▶ _WHAT TO DO_
Reproduce the following material exactly, including every line.

▶ _INFORMATION PROVIDED_
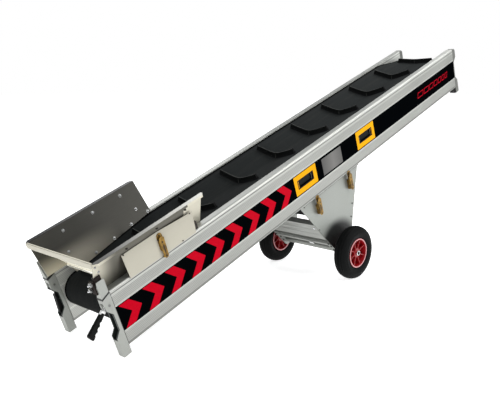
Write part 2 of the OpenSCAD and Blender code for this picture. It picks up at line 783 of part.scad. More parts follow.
color(chrome) on_incline() pair(-1) handle_pin();  // handle_pin_near
color(chrome) on_incline() pair(1) handle_pin();  // handle_pin_far
color(chrome) on_incline() pair(-1) on_pivot(near_handle_swing) handle_stub();  // handle_stub_near
color(black) on_incline() pair(-1) on_pivot(near_handle_swing) handle_grip();  // handle_grip_near
color(chrome) on_incline() pair(1) on_pivot(0) handle_stub();  // handle_stub_far
color(black) on_incline() pair(1) on_pivot(0) handle_grip();  // handle_grip_far
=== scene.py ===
import math

import bmesh
import bpy
from mathutils import Euler, Matrix, Vector


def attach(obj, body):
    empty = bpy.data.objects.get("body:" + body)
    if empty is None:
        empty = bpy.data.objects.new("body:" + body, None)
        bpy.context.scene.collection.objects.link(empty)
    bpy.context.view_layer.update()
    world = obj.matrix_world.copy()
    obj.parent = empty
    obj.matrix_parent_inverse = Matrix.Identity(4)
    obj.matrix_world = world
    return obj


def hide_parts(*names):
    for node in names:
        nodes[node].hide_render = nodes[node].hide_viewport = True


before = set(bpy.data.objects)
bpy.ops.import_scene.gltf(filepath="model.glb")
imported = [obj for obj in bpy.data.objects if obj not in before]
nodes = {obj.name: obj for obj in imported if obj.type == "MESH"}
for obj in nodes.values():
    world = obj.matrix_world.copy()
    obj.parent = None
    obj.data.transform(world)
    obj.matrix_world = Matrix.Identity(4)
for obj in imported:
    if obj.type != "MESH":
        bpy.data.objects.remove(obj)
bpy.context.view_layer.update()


# Studio: camera, white surround, floor and lamps.
# The camera stands off the tail's near corner, a metre up, where the photograph was taken from.
# The floor is pale and matte and keeps the soft shadow; what lies past it is plain white.
scene = bpy.context.scene
scene.view_settings.view_transform = "Standard"
SMOOTH = {"interpolation_type": "SMOOTHSTEP"}


def linear(code):
    """An sRGB hex colour as linear red, green, blue, alpha."""
    parts = [int(code[i:i + 2], 16) / 255 for i in (1, 3, 5)]
    return tuple(p / 12.92 if p <= 0.04045 else ((p + 0.055) / 1.055) ** 2.4 for p in parts) + (1.0,)


def add(tree, kind, x, y, settings=(), **sockets):
    """One shader node; a socket is named by its label, or as i0, i1, ... by its place."""
    node = tree.nodes.new(kind)
    node.location = (x, y)
    for name, value in dict(settings).items():
        setattr(node, name, value)
    for name, value in sockets.items():
        by_place = name[0] == "i" and name[1:].isdigit()
        socket = node.inputs[int(name[1:])] if by_place else node.inputs[name.replace("_", " ")]
        if isinstance(value, bpy.types.NodeSocket):
            tree.links.new(value, socket)
        else:
            socket.default_value = value
    return node


camera = bpy.data.objects.new("camera", bpy.data.cameras.new("camera"))
camera.data.sensor_width = 36
camera.data.lens = 48.16
camera.data.clip_end = 100
camera.location = (-2.5369, -2.0377, 0.9893)
camera.rotation_euler = Euler((math.radians(90 - 10.54), 0, math.radians(42.64 - 90)))
scene.collection.objects.link(camera)
scene.camera = camera

world = bpy.data.worlds.new("studio")
scene.world = world
world.use_nodes = True
surround = world.node_tree
surround.nodes.clear()
path = add(surround, "ShaderNodeLightPath", -600, 200)
seen = add(surround, "ShaderNodeMath", -200, 200, {"operation": "MAXIMUM"},
           i0=path.outputs["Is Camera Ray"], i1=path.outputs["Is Transmission Ray"])
fill = add(surround, "ShaderNodeBackground", -200, 0, Color=linear("#E6EAEE"), Strength=0.42)
white = add(surround, "ShaderNodeBackground", -200, -200, Color=(1, 1, 1, 1), Strength=1.0)
both = add(surround, "ShaderNodeMixShader", 100, 0, i0=seen.outputs[0], i1=fill.outputs[0], i2=white.outputs[0])
add(surround, "ShaderNodeOutputWorld", 400, 0, Surface=both.outputs[0])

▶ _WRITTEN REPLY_
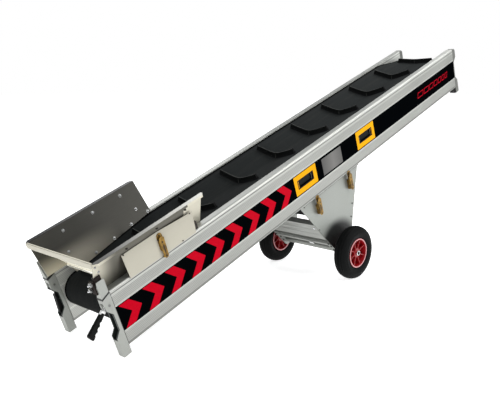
Write part 2 of the OpenSCAD and Blender code for this picture. It picks up at line 783 of part.scad. More parts follow.
color(chrome) on_incline() pair(-1) handle_pin();  // handle_pin_near
color(chrome) on_incline() pair(1) handle_pin();  // handle_pin_far
color(chrome) on_incline() pair(-1) on_pivot(near_handle_swing) handle_stub();  // handle_stub_near
color(black) on_incline() pair(-1) on_pivot(near_handle_swing) handle_grip();  // handle_grip_near
color(chrome) on_incline() pair(1) on_pivot(0) handle_stub();  // handle_stub_far
color(black) on_incline() pair(1) on_pivot(0) handle_grip();  // handle_grip_far
=== scene.py ===
import math

import bmesh
import bpy
from mathutils import Euler, Matrix, Vector


def attach(obj, body):
    empty = bpy.data.objects.get("body:" + body)
    if empty is None:
        empty = bpy.data.objects.new("body:" + body, None)
        bpy.context.scene.collection.objects.link(empty)
    bpy.context.view_layer.update()
    world = obj.matrix_world.copy()
    obj.parent = empty
    obj.matrix_parent_inverse = Matrix.Identity(4)
    obj.matrix_world = world
    return obj


def hide_parts(*names):
    for node in names:
        nodes[node].hide_render = nodes[node].hide_viewport = True


before = set(bpy.data.objects)
bpy.ops.import_scene.gltf(filepath="model.glb")
imported = [obj for obj in bpy.data.objects if obj not in before]
nodes = {obj.name: obj for obj in imported if obj.type == "MESH"}
for obj in nodes.values():
    world = obj.matrix_world.copy()
    obj.parent = None
    obj.data.transform(world)
    obj.matrix_world = Matrix.Identity(4)
for obj in imported:
    if obj.type != "MESH":
        bpy.data.objects.remove(obj)
bpy.context.view_layer.update()


# Studio: camera, white surround, floor and lamps.
# The camera stands off the tail's near corner, a metre up, where the photograph was taken from.
# The floor is pale and matte and keeps the soft shadow; what lies past it is plain white.
scene = bpy.context.scene
scene.view_settings.view_transform = "Standard"
SMOOTH = {"interpolation_type": "SMOOTHSTEP"}


def linear(code):
    """An sRGB hex colour as linear red, green, blue, alpha."""
    parts = [int(code[i:i + 2], 16) / 255 for i in (1, 3, 5)]
    return tuple(p / 12.92 if p <= 0.04045 else ((p + 0.055) / 1.055) ** 2.4 for p in parts) + (1.0,)


def add(tree, kind, x, y, settings=(), **sockets):
    """One shader node; a socket is named by its label, or as i0, i1, ... by its place."""
    node = tree.nodes.new(kind)
    node.location = (x, y)
    for name, value in dict(settings).items():
        setattr(node, name, value)
    for name, value in sockets.items():
        by_place = name[0] == "i" and name[1:].isdigit()
        socket = node.inputs[int(name[1:])] if by_place else node.inputs[name.replace("_", " ")]
        if isinstance(value, bpy.types.NodeSocket):
            tree.links.new(value, socket)
        else:
            socket.default_value = value
    return node


camera = bpy.data.objects.new("camera", bpy.data.cameras.new("camera"))
camera.data.sensor_width = 36
camera.data.lens = 48.16
camera.data.clip_end = 100
camera.location = (-2.5369, -2.0377, 0.9893)
camera.rotation_euler = Euler((math.radians(90 - 10.54), 0, math.radians(42.64 - 90)))
scene.collection.objects.link(camera)
scene.camera = camera

world = bpy.data.worlds.new("studio")
scene.world = world
world.use_nodes = True
surround = world.node_tree
surround.nodes.clear()
path = add(surround, "ShaderNodeLightPath", -600, 200)
seen = add(surround, "ShaderNodeMath", -200, 200, {"operation": "MAXIMUM"},
           i0=path.outputs["Is Camera Ray"], i1=path.outputs["Is Transmission Ray"])
fill = add(surround, "ShaderNodeBackground", -200, 0, Color=linear("#E6EAEE"), Strength=0.42)
white = add(surround, "ShaderNodeBackground", -200, -200, Color=(1, 1, 1, 1), Strength=1.0)
both = add(surround, "ShaderNodeMixShader", 100, 0, i0=seen.outputs[0], i1=fill.outputs[0], i2=white.outputs[0])
add(surround, "ShaderNodeOutputWorld", 400, 0, Surface=both.outputs[0])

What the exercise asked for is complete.